GA Tips & Recipes

This page distills practical advice for using the GA in evoproc.ga_scaffold_structured effectively.

Scorers: structural vs task-eval

  • Structural hygiene (default):
    Uses evoproc.scorers’ adapter over the validator suite. Great for bootstrapping before you wire up execution.

  • Task-eval scoring (recommended for benchmarks):
    Pass all three to ga.run(...):

    • final_answer_schema

    • run_steps_fn(proc, question, final_answer_schema, model, print_bool=False) -> state

    • eval_fn(state, proc) -> float (e.g., exact-match or numeric closeness)

best, _ = ga.run(
    task_description=question,
    final_answer_schema=get_schema("gsm"),
    run_steps_fn=run_steps_fn,   # calls your runner
    eval_fn=eval_fn,             # returns [0,1]
)

Sensible hyperparameters (start here)

GAConfig(
  population_size=6,         # 6–12 for quick loops
  elitism=2,                 # keep top 2 unchanged
  crossover_rate=0.7,        # favor crossover
  mutation_rate=0.3,         # still allow edits
  max_generations=3,         # 3–6 to start
  tournament_k=3,
  random_immigrant_rate=0.10,# diversity without chaos
  seed=42,
)
  • Increase generations first, then population.

  • Keep elitism ≥ 1 so progress isn’t lost.

  • Immigrants help escape local minima; 5–20% is typical.

Reproducibility

  • Set seed in both GAConfig and your backend query options.

  • Log the chosen model and any temperature/top-p settings.

  • Persist runs to JSONL: keep best.proc, fitness, and final state.

import json
with open("runs.jsonl","a") as f:
    f.write(json.dumps({
        "qid": qid,
        "fitness": best.fitness,
        "proc": best.proc,
        "state": final_state,
    }) + "\n")

Efficient task-eval loops

  • Use a lightweight run_steps_fn: small schemas, minimal I/O, strict JSON parsing.

  • Cache step prompts if you’re experimenting; only the best individual per gen must be executed.

  • If your runner is expensive, consider generation-end evaluation only (evaluate after reproduction, not for every candidate mid-gen).

Operators: practical notes

  • Crossover tends to clean up naming and structure—keep it dominant (0.6–0.8).

  • Mutation is single, small edits by design (split/insert/rename/verify).
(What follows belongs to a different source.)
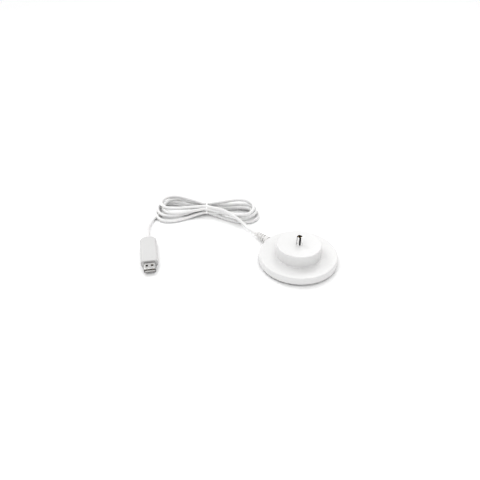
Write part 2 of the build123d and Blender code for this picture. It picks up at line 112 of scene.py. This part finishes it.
class Graph:
    """The node tree of a new material or of the surroundings."""

    def __init__(self, owner: Union[bpy.types.Material, bpy.types.World]) -> None:
        """Start an empty tree.

        Args:
            owner: What the tree belongs to.
        """
        self.owner = owner
        owner.use_nodes = True
        self.tree = owner.node_tree
        self.tree.nodes.clear()

    @classmethod
    def material(cls, name: str) -> "Graph":
        """Return the empty tree of a new material."""
        return cls(bpy.data.materials.new(name))

    def node(
        self,
        kind: str,
        settings: dict[str, Any],
        inputs: dict[Union[str, int], Any],
        output: Union[str, int] = 0,
    ) -> Wire:
        """Add a node, its settings first and its sockets after.

        Args:
            kind: Blender's type name of the node.
            settings: Properties of the node, such as a Math node's operation.
            inputs: Values or wires by socket.
            output: The socket that the result comes from.

        Returns:
            The chosen output.
        """
        node = self.tree.nodes.new(kind)
        for name, value in settings.items():
            setattr(node, name, value)
        for name, value in inputs.items():
            if isinstance(value, Wire):
                self.tree.links.new(value.socket, node.inputs[name])
            else:
                node.inputs[name].default_value = value
        return Wire(self, node.outputs[output])

    def place(self) -> Wire:
        """Return the position on the object, in metres."""
        return self.node("ShaderNodeTexCoord", {}, {}, "Object")

    def stretched(self, scale: Point) -> Wire:
        """Return the position with each axis scaled."""
        return self.node("ShaderNodeMapping", {}, {"Vector": self.place(), "Scale": scale})

    def axis(self, name: str) -> Wire:
        """Return one coordinate of the position, in metres."""
        return self.node("ShaderNodeSeparateXYZ", {}, {0: self.place()}, name)

    def cloud(self, size: float, detail: float = 2.0, at: Optional[Wire] = None) -> Wire:
        """Return a soft noise.

        Args:
            size: Width of a blotch, in metres.
            detail: How many finer layers it has.
            at: The position to use, where it isn't the object's own.

        Returns:
            The noise, about 0.3 to 0.7.
        """
        inputs = {"Vector": at or self.place(), "Scale": 1.0 / size, "Detail": detail}
        return self.node("ShaderNodeTexNoise", {}, inputs)

    def cells(self, size: float, feature: str = "F1") -> Wire:
        """Return a Voronoi distance with cells of a size in metres."""
        inputs = {"Vector": self.place(), "Scale": 1.0 / size}
        return self.node("ShaderNodeTexVoronoi", {"feature": feature}, inputs, "Distance")

    def mix(self, factor: Term, first: Any, second: Any) -> Wire:
        """Return a blend of two colours."""
        return self.node("ShaderNodeMix", {"data_type": "RGBA"}, {0: factor, 6: first, 7: second}, 2)

    def bump(self, height: Wire, depth: float, under: Optional[Wire] = None) -> Wire:
        """Return a bumped normal.

        Args:
            height: Height map, about 0 to 1.
            depth: What 1 stands for, in metres.
            under: A bump that this one goes on top of.

        Returns:
            The normal.
        """
        inputs: dict[Union[str, int], Any] = {"Height": height, "Distance": depth, "Strength": 1.0}
        if under is not None:
            inputs["Normal"] = under
        return self.node("ShaderNodeBump", {}, inputs)

    def surface(self, inputs: dict[Union[str, int], Any]) -> bpy.types.Material:
        """Close the graph with a Principled surface.

        Args:
            inputs: Values or wires of its sockets.

        Returns:
            The finished material.
        """
        shader = self.node("ShaderNodeBsdfPrincipled", {}, inputs)
        self.close(shader, "ShaderNodeOutputMaterial")
        return self.owner

    def close(self, shader: Wire, kind: str) -> None:
        """Send a shader to a new output node of a kind."""
        output = self.tree.nodes.new(kind)
        self.tree.links.new(shader.socket, output.inputs["Surface"])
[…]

If progress stalls, slightly raise mutation_rate.

Diagnosing stagnation

  • Flat fitness across generations → Scorer too coarse. Switch to task-eval or add a shaping term (e.g., small penalty for > N steps).

  • Validator ping-pong → Tighten repair prompts; prefer minimal fixes and renumber steps after repair.

  • Degenerate loops (same child every time) → add random_immigrant_rate and ensure seed is not globally constant if you want exploration.

GSM8K recipe (mini)

FINAL_SCHEMA = get_schema("gsm")

def run_steps_fn(proc, q, s, m, print_bool=False):
    return run_steps_stateful_minimal(proc, q, s, m, query_fn=query, print_bool=print_bool)

def eval_fn(state, proc):
    import math, re
    nums = re.findall(r"-?\d+(?:\.\d+)?", state.get("answer",""))
    pred = state.get("answer_numerical") or (float(nums[-1]) if nums else None)
    gold = state.get("_gold_num")
    return 1.0 if (pred is not None and gold is not None and math.isclose(pred, gold, abs_tol=1e-6)) else 0.0

# loop
for ex in examples:  # list of {id, question, answer}
    gold_num = extract_number(ex["answer"])
    best, _ = ga.run(
        task_description=ex["question"],
        final_answer_schema=FINAL_SCHEMA,
        run_steps_fn=run_steps_fn,
        eval_fn=lambda st, pr: eval_fn({**st, "_gold_num": gold_num}, pr),
    )
    state = run_steps_fn(best.proc, ex["question"], FINAL_SCHEMA, ga.model)

Troubleshooting

  • ModuleNotFoundError during docs build Make sure both packages are installed in the docs env and conf.py adds their src/ paths.

  • LLM returns prose, not JSON Lower temperature and include the schema verbatim (format= parameter if your backend supports it).

  • “Missing required output …” at runtime Keep strict_missing=True to catch it early; if the model is flaky, allow one retry with the same prompt/seed.

When to stop evolving

  • Fitness plateaus for ≥2 generations.

  • Best procedure stabilizes (diff of steps/variables is small).

  • Wall-clock budget reached (log total tokens/calls if possible).